In contrast, a math teacher doesn’t need 18 graduate credit hours to teach the Advanced Placement (AP) calculus classes. There are no additional university education requirements for a certified Math 6-12 teacher in Florida to teach the AP Calculus courses. Therefore, the supply of teachers available to teach AP Calculus is significantly greater than the supply for dual enrollment calculus courses.
The large number of high school students dual enrolled in College Algebra presents something of an anomaly. Only Freshman English 1 and 2 have larger enrollment numbers, yet an instructor must have 18 graduate credit hours in math to lead a dual enrollment College Algebra class. Students on track for bachelor’s-level STEM careers generally do not take College Algebra since they generally progress directly from Algebra 2 into a precalculus course and then into calculus.

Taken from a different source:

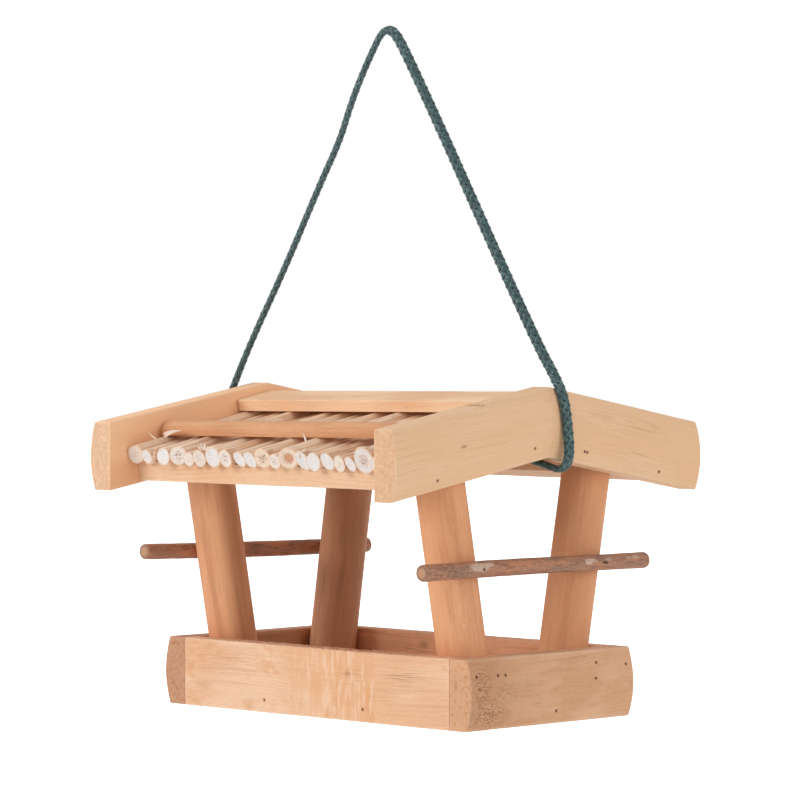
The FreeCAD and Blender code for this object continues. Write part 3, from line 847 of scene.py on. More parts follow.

Comparisons of dual enrollment and AP enrollments for the 2017-18 academic year are shown below. It’s worth noting that in every course tabulated below, the number of AP enrollments is larger than the number of students in dual enrollment – even for Freshman English, for which the margin between dual enrollment and AP is proportionally most narrow.

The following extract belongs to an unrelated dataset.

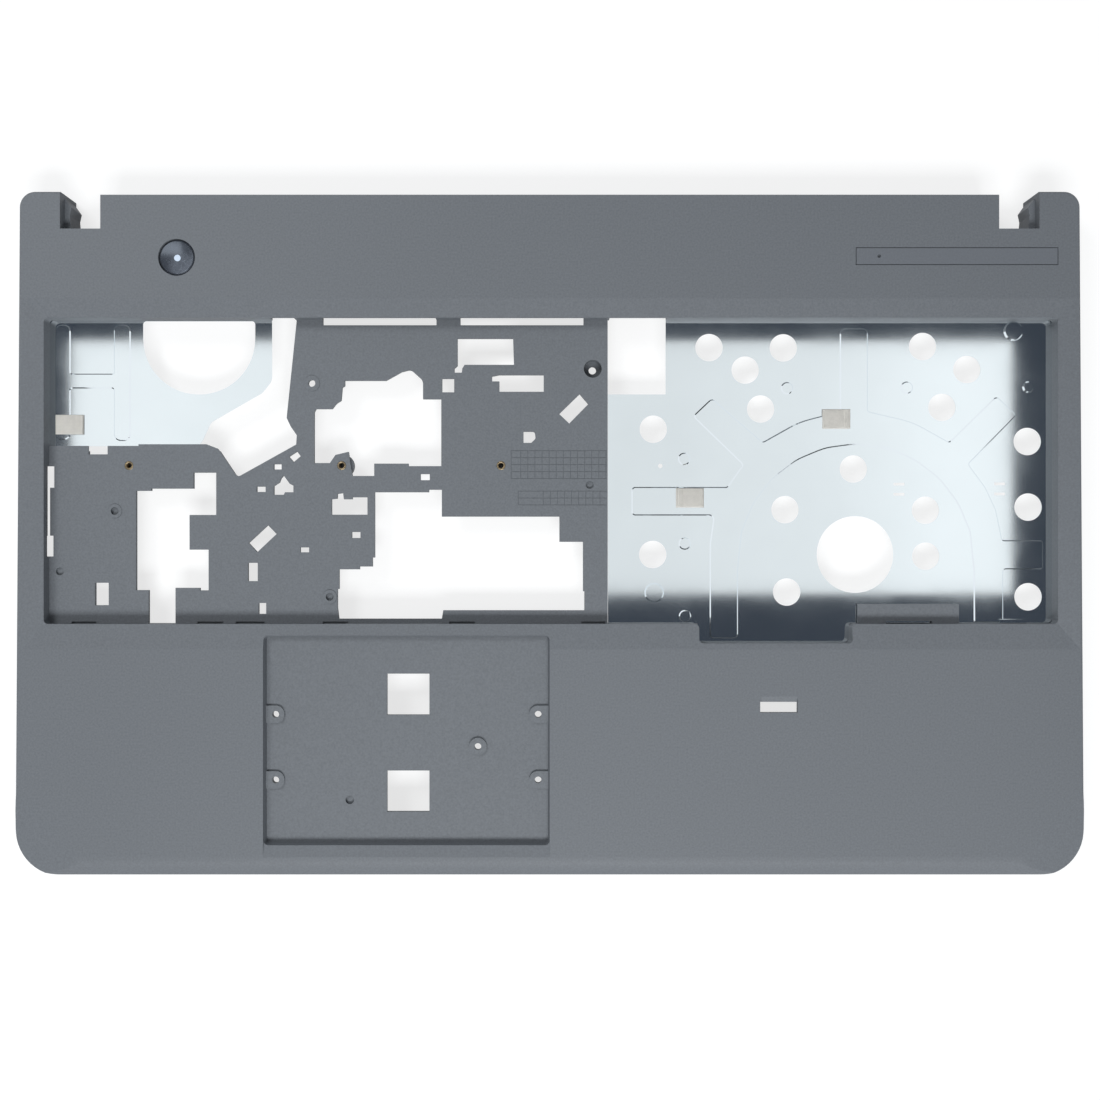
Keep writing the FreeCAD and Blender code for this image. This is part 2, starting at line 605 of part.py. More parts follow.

Of course, the Florida Department of Education supplied all of this information, either in response to a request for me (as was the case for the dual enrollment data) or by posting on the FLDOE web site. The AP course enrollments shown are for Florida public high schools in the Spring of 2018. The dual enrollment numbers are only for the FCS and do not include State University System dual enrollments. In addition, the dual enrollment numbers include students in private schools and students who are homeschooled.